Our social audit program assesses for forced labor findings and tracks any necessary remediation processes in our factories. We also ensure factory workers in Vietnam and relevant Abercrombie & Fitch associates are trained on anti-human trafficking protocols.

Abercrombie’s Training About Slavery and Human Trafficking

Abercrombie aims for every employee to be familiar with the Company’s commitment to social sustainability and opposition to forced labor and human trafficking. Whilst as mentioned above, we endeavor to train all employees on the Code of Business Conduct and Ethics, we ensure that all Home Office associates are trained on the Code of Business Conduct and Ethics as a priority.

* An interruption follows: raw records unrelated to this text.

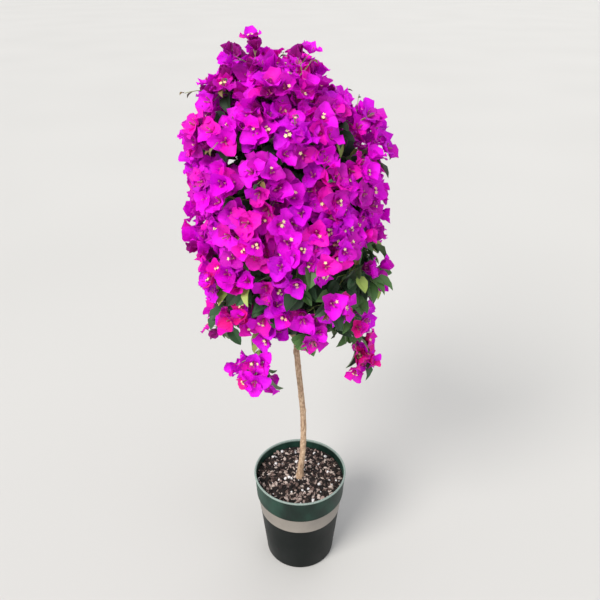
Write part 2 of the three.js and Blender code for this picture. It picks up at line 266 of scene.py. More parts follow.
def wrapped_sleeve():
    """A ring of film drawn up the body's taper, with its slack pressed in, and then its thickness."""
    heights = np.linspace(band_low.z, band_high.z, sleeve_steps + 1)
    sleeve = turned("pot_sleeve", [(body_radius(z), z) for z in heights], sleeve_segments, "NOTHING")
    for vertex in sleeve.data.vertices:
        azimuth = math.atan2(vertex.co.y, vertex.co.x)
        x, y = film_waves["round"] * math.cos(azimuth), film_waves["round"] * math.sin(azimuth)
        slack = film_slack * (1 + noise.noise((x, y, film_waves["per_metre"] * vertex.co.z)))
        beyond = math.remainder(azimuth - overlap["azimuth"], math.tau)
        double = film_thickness if abs(beyond) < overlap["width"] / 2 else 0
        grow = 1 + (film_stand_off + slack + double) / body_radius(vertex.co.z)
        vertex.co.x *= grow
        vertex.co.y *= grow
    shell = sleeve.modifiers.new("film", "SOLIDIFY")
    shell.thickness = film_thickness
    shell.offset = -1
    bpy.ops.object.modifier_apply(modifier=shell.name)
    return smooth(sleeve)


def film_plastic():
    """Plain film: an even satin grey-beige, with a barely visible bloom of dust."""
    material, shader, place = new_material("polypropylene film, satin, dusty", 0.45)
    clouds = add_node(material, "TexNoise", {"Vector": place, "Scale": 1 / (45 * mm), "Detail": 3})
    greys = [(0.3, "857E77"), (0.5, "8C857D"), (0.7, "938C84")]
    grey = add_node(material, "ValToRGB", {"Fac": clouds}, greys)
    rough = add_node(material, "MapRange", {"Value": clouds, "To Min": 0.35, "To Max": 0.7})
    feed(shader, {"Base Color": grey, "Roughness": rough})
    return material


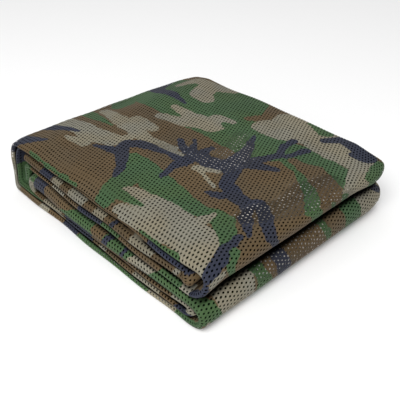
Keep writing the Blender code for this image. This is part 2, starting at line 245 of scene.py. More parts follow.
class Strip:
    """The path of the folded strip: its face and back in the XZ plane and its two edges along Y."""

    def __init__(self, pack_height):
        self.pack_height = pack_height
        self.sampled = {key: [] for key in SAMPLED}
        self.sample()

    def side(self, run, side, x):
        """Height of a run's face or back at x."""
        other = {"low": "high", "high": "low"}
        end = run["face"] if side == "face" else other[run["face"]]
        return stack_heights(x, self.pack_height)[run["name"]][end]

    def edges(self, run, x, layer):
        """The rolled front and rear edges of a run at x."""
        fronts = [run[column] for column in ("front_left", "front_middle", "front_right")]
        wander = edge_wave(x, layer)
        return eased(x, FRONT_PLACES, fronts) + wander, run["rear"] + wander

    def add(self, part, face, back, front, rear):
        """Append samples of one part of the path: a run's number, or a half more for the fold after it."""
        values = (face[0], face[1], back[0], back[1], front, rear, float(part))
        for key, value in zip(self.sampled, values):
            self.sampled[key].append(np.broadcast_to(value, np.shape(face[0])))

    def sample(self):
        """Sample the whole path finely, from the loose inner end to the last run's end."""
        self.sample_tail()
        for layer, run in enumerate(RUNS):
            x = np.linspace(run["start"], run["stop"], RUN_SAMPLES, endpoint=layer == len(RUNS) - 1)
            front, rear = self.edges(run, x, layer)
            self.add(layer, (x, self.side(run, "face", x)), (x, self.side(run, "back", x)), front, rear)
            if run["name"] in FOLDS:
                self.sample_fold(layer)
        self.sampled = {key: np.concatenate(parts) for key, parts in self.sampled.items()}

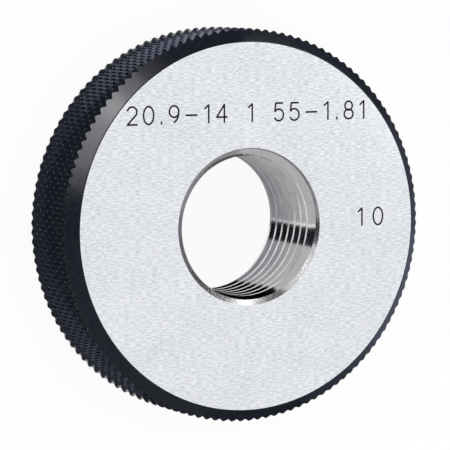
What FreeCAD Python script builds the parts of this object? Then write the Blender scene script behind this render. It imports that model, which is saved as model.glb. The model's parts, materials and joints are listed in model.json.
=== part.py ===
import FreeCAD, Part
import Sketcher
import math
import os

# Thread ring gauge: one turned steel ring with a threaded bore, a diamond-knurled rim and two
# ground faces. The axis of the bore is Z, the ring lies on its back face at z = 0, and the marked
# face is at z = width.

os.makedirs("parts", exist_ok=True)
doc = FreeCAD.newDocument("thread_ring_gauge")

# Driving dimensions in millimetres and degrees
SIZES = [
    ("overall_dia", 53.0, "rim diameter over the tips of the knurl"),
    ("width", 14.0, "width from ground face to ground face"),
    ("edge_chamfer", 1.8, "45 degree chamfer between each face and the rim"),
    ("knurl_pitch", 1.3, "distance round the rim from tip to tip, before rounding to whole tips"),
    ("knurl_angle", 31.0, "angle between the knurl's grooves and the axis"),
    ("knurl_depth", 0.45, "height of the knurl's tips over its grooves"),
    ("minor_dia", 18.9, "bore diameter over the flat crests of the thread"),
    ("thread_depth", 1.0275, "depth of the thread below its crests"),
    ("mouth_margin", 0.06, "how far the 45 degree mouth of the bore reaches past the thread's root"),
]

sheet = doc.addObject("Spreadsheet::Sheet", "Sizes")
for row, (alias, value, meaning) in enumerate(SIZES, start=1):
    sheet.set(f"A{row}", meaning)
    sheet.set(f"B{row}", str(value))
    sheet.setAlias(f"B{row}", alias)
doc.recompute()


# Knurled blank: the rim is a lattice of four-sided points, where two families of grooves cross,
# and each end of the lattice is cut off by the chamfer.


def on_ring(radius, angle, height):
    """The point at this radius, angle about the axis and height."""
    return FreeCAD.Vector(radius * math.cos(angle), radius * math.sin(angle), height)


def cut_by_plane(outline, origin, normal):
    """The part of a flat outline behind a plane, and the points where it meets the plane."""
    tolerance = 1e-7
    kept = []
    met = []
    for start, end in zip(outline, outline[1:] + outline[:1]):
        start_height = (start - origin).dot(normal)
        end_height = (end - origin).dot(normal)
        if start_height <= tolerance:
            kept.append(start)
        if abs(start_height) <= tolerance:
            met.append(start)
        elif start_height * end_height < 0 and abs(end_height) > tolerance:
            crossing = start + (end - start) * (start_height / (start_height - end_height))
            kept.append(crossing)
            met.append(crossing)
    return (kept, met) if len(kept) > 2 else ([], [])


def without_repeats(points):
    """The same points in the same order, less any that repeats the one before it."""
    tolerance = 1e-6
    return [point for i, point in enumerate(points) if i == 0 or (point - points[i - 1]).Length > tolerance]


def flat_face(outline):
    """A flat face with straight edges through these points."""
    return Part.Face(Part.makePolygon(outline + outline[:1]))


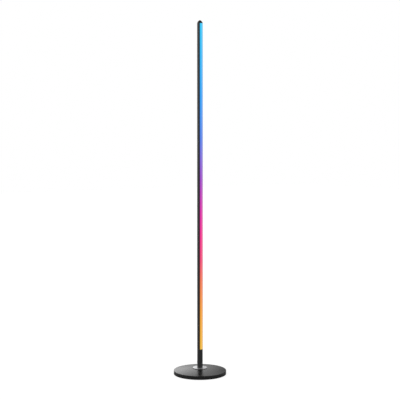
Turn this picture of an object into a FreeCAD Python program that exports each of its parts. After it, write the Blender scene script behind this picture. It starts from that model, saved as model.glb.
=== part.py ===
import FreeCAD, Part
import math
import os

# Corner floor lamp: a slim round pole with a light strip along its front, on a crowned round base.
# Millimetres, +Z up. The origin is on the floor under the pole's axis.
# The light strip faces -Y, and the power inlet is at the back, +Y.

V = FreeCAD.Vector

# ---------------------------------------------------------------- driving dimensions

# Base
base_radius = 104.5
cover_edge_gap = 0.4          # from the floor to the cover's lower edge
cover_wall_height = 14.1      # the straight side wall
crown_rise = 9.0              # from the top of the side wall up to the ring's seat
cover_thickness = 1.5
rim_bevel = 2.0
seat_radius = 30.0            # flat middle of the crown, under the ring
crown_steps = 2               # the crown is turned as narrow cones

# Weight that fills the cover, and its pads
weight_height = 2.0           # from the floor to the weight's underside
weight_gap = 1.0              # between the weight and the crown, but at the seat
bolt_well_radius = 16.0
bolt_well_depth = 11.0
pad_count = 4
pad_radius = 8.0
pad_inset = 4.5               # from the weight's edge to the pads

# Bright ring under the pole
ring_radius = 29.0
ring_thickness = 2.0

# Pole: one outside diameter from the ring to the cap
pole_radius = 11.0
foot_length = 74.0
foot_wall = 1.5
section_count = 3
section_length = 429.3
profile_wall = 1.4
mouth_half_width = 6.62       # half of the light channel's opening
shelf_front = 1.6             # from the pole's axis forward to the face that carries the lights
shelf_thickness = 1.4
tray_ridge_width = 0.7
tray_ridge_height = 0.9
key_width = 2.0               # rib on the back of the bore that lines up what slides in
key_height = 1.1
lip_round = 0.35

# Cap
cap_height = 12.6
cap_land = 0.6                # straight edge that meets the profile
cap_fullness = 1.6            # 1 would be a cone and 2 an ellipse
cap_steps = 4
cap_spigot_length = 16.0

# Diffuser
diffuser_wall = 1.6
diffuser_leg = 1.2
diffuser_hook_thickness = 1.1
diffuser_hook_reach = 1.1     # how far the hook goes behind the channel's lip

# Light strip
strip_width = 10.0
strip_board_thickness = 0.35
strip_end_gap = 1.0
led_size = 5.0
led_height = 1.6
led_pitch = 16.6667
first_led = 14.0              # from the strip's lower end

# Bolt through the base, M10
bolt_radius = 5.0
bolt_length = 25.0
bolt_head_across_flats = 17.0
bolt_head_height = 6.4
bolt_flange_radius = 11.0
bolt_flange_thickness = 2.0
plug_height = 12.0

# Connectors inside the pole
foot_spigot_length = 20.0
spigot_length = 40.0
lead_hole_width = 5.6
lead_hole_depth = 3.0
board_slot_depth = 2.0

# Power inlet at the back of the foot tube
jack_height = 20.0            # above the ring
jack_flange_radius = 5.5
jack_flange_proud = 1.5
jack_barrel_radius = 4.0
jack_barrel_inside = 12.0     # from the tube's wall inward
jack_socket_radius = 3.0
jack_socket_depth = 9.5
jack_pin_radius = 1.05
jack_pin_short = 1.5          # how far the pin stays back from the mouth
jack_nut_across_flats = 11.0
jack_nut_thickness = 2.2
jack_tag_length = 2.5
jack_tag_width = 1.6
jack_tag_thickness = 0.5
jack_tag_offset = 1.6

# Control board in the foot tube
board_width = 15.0
board_thickness = 1.0
board_back = 2.0              # from the pole's axis back to the board's front face
board_above_jack = 8.0
chip_margin = 1.0             # from the board's edges
chip_width = 3.6
chip_height = 5.0
chip_thickness = 1.6
radio_height = 8.0
radio_thickness = 2.2

# Flat leads
lead_thickness = 1.0
jack_lead_width = 4.4
strip_lead_width = 4.0
lead_bend = 2.0
lead_run = 3.0                # straight end that is soldered down
strip_lead_entry = 1.0        # straight length just under the connector
strip_lead_slant = 5.0        # height in which it crosses from the board to the hole
strip_lead_exit = 1.5         # straight length past the strip's lower end
strip_lead_solder = 4.5       # straight end on the light strip

# Clearances
hole_clearance = 0.3
fit_clearance = 0.2
weight_clearance = 0.4
mouth_clearance = 0.1

# ---------------------------------------------------------------- levels and places that follow

rim_z = cover_edge_gap + cover_wall_height
seat_z = rim_z + crown_rise
ring_top = seat_z + ring_thickness
strip_bottom = ring_top + foot_length
strip_length = section_count * section_length
strip_top = strip_bottom + strip_length
total_height = strip_top + cap_height

cover_inner_radius = base_radius - cover_thickness
weight_radius = cover_inner_radius - weight_clearance
pad_circle = weight_radius - pad_inset - pad_radius
well_top = weight_height + bolt_well_depth
bolt_head_top = well_top - bolt_flange_thickness

foot_bore = pole_radius - foot_wall
profile_bore = pole_radius - profile_wall
shelf_back = shelf_front - shelf_thickness
strip_face = shelf_front + strip_board_thickness
connector_bottom = strip_bottom - foot_spigot_length
jack_z = ring_top + jack_height
jack_inner_end = foot_bore - jack_barrel_inside
board_bottom = jack_z + board_above_jack
board_top = connector_bottom + board_slot_depth
lead_hole_front = -strip_face - lead_hole_depth


# ---------------------------------------------------------------- helpers

def cylinder(radius, height, base=V(0, 0, 0), axis=V(0, 0, 1)):
    return Part.makeCylinder(radius, height, base, axis)


def centred_box(width, depth, height, x, y, z):
    """A box centred on x and y, standing on z."""
    return Part.makeBox(width, depth, height, V(x - width / 2, y - depth / 2, z))


def hexagon(across_flats, height, base, axis):
    corner = across_flats / math.sqrt(3)
    prism = Part.Face(Part.makePolygon([
        V(corner * math.cos(math.radians(60 * i)), corner * math.sin(math.radians(60 * i)), 0)
        for i in range(7)
    ])).extrude(V(0, 0, height))
    prism.Placement = FreeCAD.Placement(base, FreeCAD.Rotation(V(0, 0, 1), axis))
    return prism


def turned(outline):
    """A solid of revolution about Z from a closed outline in the XZ plane."""
    return Part.Face(outline).revolve(V(0, 0, 0), V(0, 0, 1), 360)


def disc_face(radius):
    return Part.Face(Part.Wire(Part.makeCircle(radius)))


def rectangle_face(left, right, front, back):
    """A flat rectangle in the XY plane, from -Y at the front to +Y at the back."""
    return Part.makePlane(right - left, back - front, V(left, front, 0))


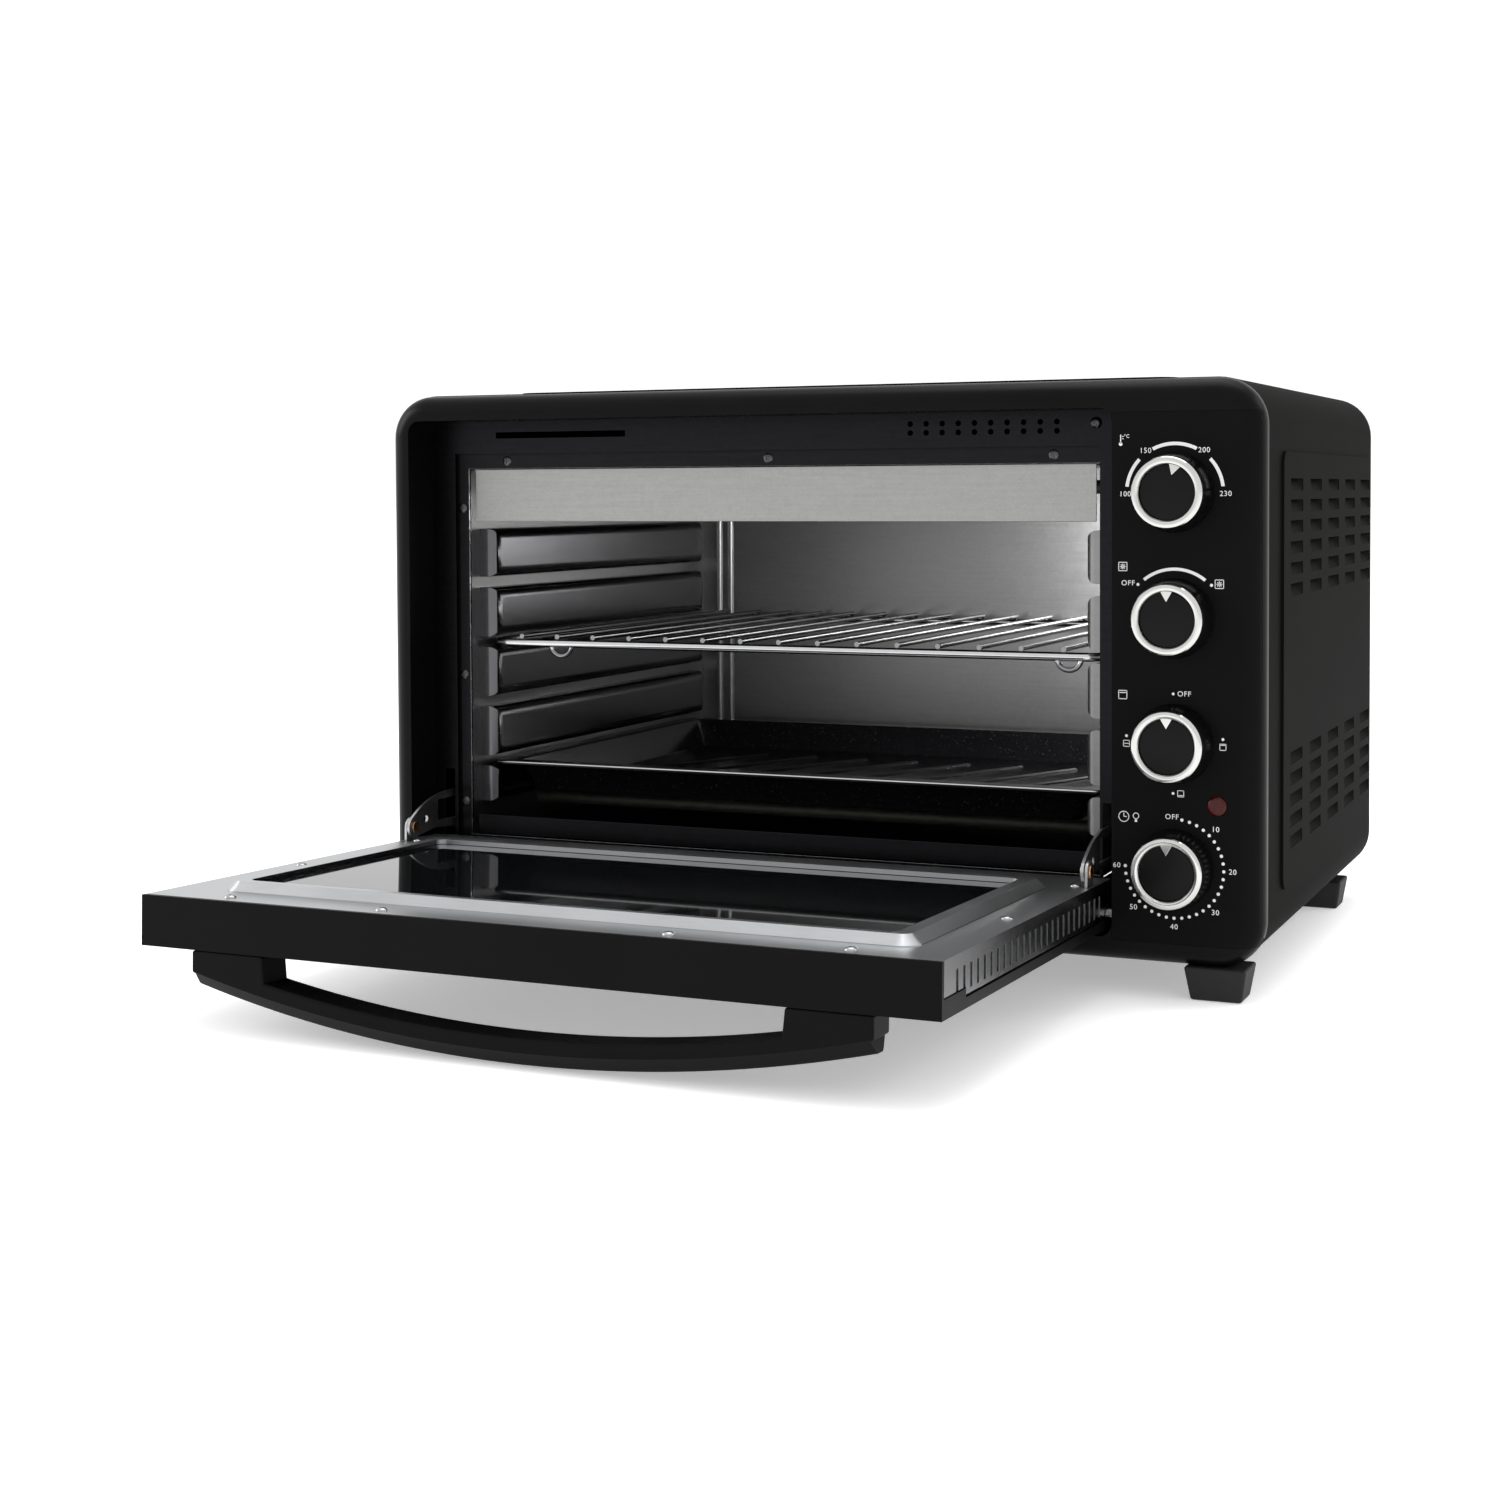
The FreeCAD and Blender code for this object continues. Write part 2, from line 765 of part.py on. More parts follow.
def wall_with_guides(inner_x, side):
    """A cavity side with five pressed ribs. side is +1 where the ribs point to +X."""
    y = (PLATE_Y + 5, FRONT + D["cavity_back"])
    z = (D["cavity_floor"], D["cavity_top"])
    sheet_x = sorted((inner_x, inner_x - side * SHEET), key=number_of)
    outer = [box(sheet_x, y, z)]
    inner = []
    levels = guide_levels()
    gap = D["guide_gap"] / 2
    tops = [levels[0] + D["guide_pitch"] - 4] + [level - gap for level in levels]
    bottoms = [level + gap for level in levels] + [levels[3] - D["guide_pitch"] + 12]
    for top, bottom in zip(tops, bottoms):
        rib_x = sorted((inner_x - side * SHEET, inner_x + side * D["guide_depth"]), key=number_of)
        block = box(rib_x, (y[0] + 10, y[1] - 22), (bottom, top))
        outer.append(rounded(block, 3, lambda edge: not side_edges(edge)
                             and abs(edge.BoundBox.Center.x - number_of(inner_x)) > 5))
        hollow_x = sorted(
            (inner_x - side * (SHEET + 1), inner_x + side * (D["guide_depth"] - SHEET)),
            key=number_of,
        )
        inner.append(
            box(hollow_x, (y[0] + 11.5, y[1] - 23.5), (bottom + 1.5, top - 1.5))
        )
    return fuse(*outer), inner


def spring_tab(inner_x, side):
    """The tab outside a cavity wall that the arm's spring hooks onto."""
    x = sorted((inner_x - side * SHEET, inner_x - side * 16), key=number_of)
    y = FRONT + D["spring_back"]
    z = D["spring_height"]
    plate = box(x, (y, y + 1.5), (D["cavity_floor"] + 6, z + 6))
    hole_x = DOOR_MID - side * D["arm_offset"]
    return cut(plate, rod("y", (hole_x, y - 1, z), 4, 1.6))


def heater_holes(x):
    """Clearance holes for the four heater ends in a side wall."""
    return [rod("x", (x, y, z), 6, 6) for y, z in heater_places()]


def heater_places():
    return [
        (FRONT + y, z)
        for z in (D["cavity_floor"] + 13, D["cavity_top"] - 13)
        for y in (115, 230)
    ]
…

Further training is administered to those who interact directly with our supply chain. All Home Office or remote team members and managers directly involved in Supply Chain Management are required to take a training course on human trafficking and slavery that discusses the risks of human trafficking for business, and actions that can be taken to mitigate those risks.

Finally, in our Vendor Code of Conduct all of our vendors agree to take measures against involuntary (forced) labor and human trafficking. To ensure the efficacy of these promises, we make sure vendors are familiar with and aware of the different acts, means, and purposes of human trafficking.

This statement is made pursuant to section 54(1) of the Modern Slavery Act 2015 and constitutes the Company’s slavery and human trafficking statement for the financial year ending February 3, 2024.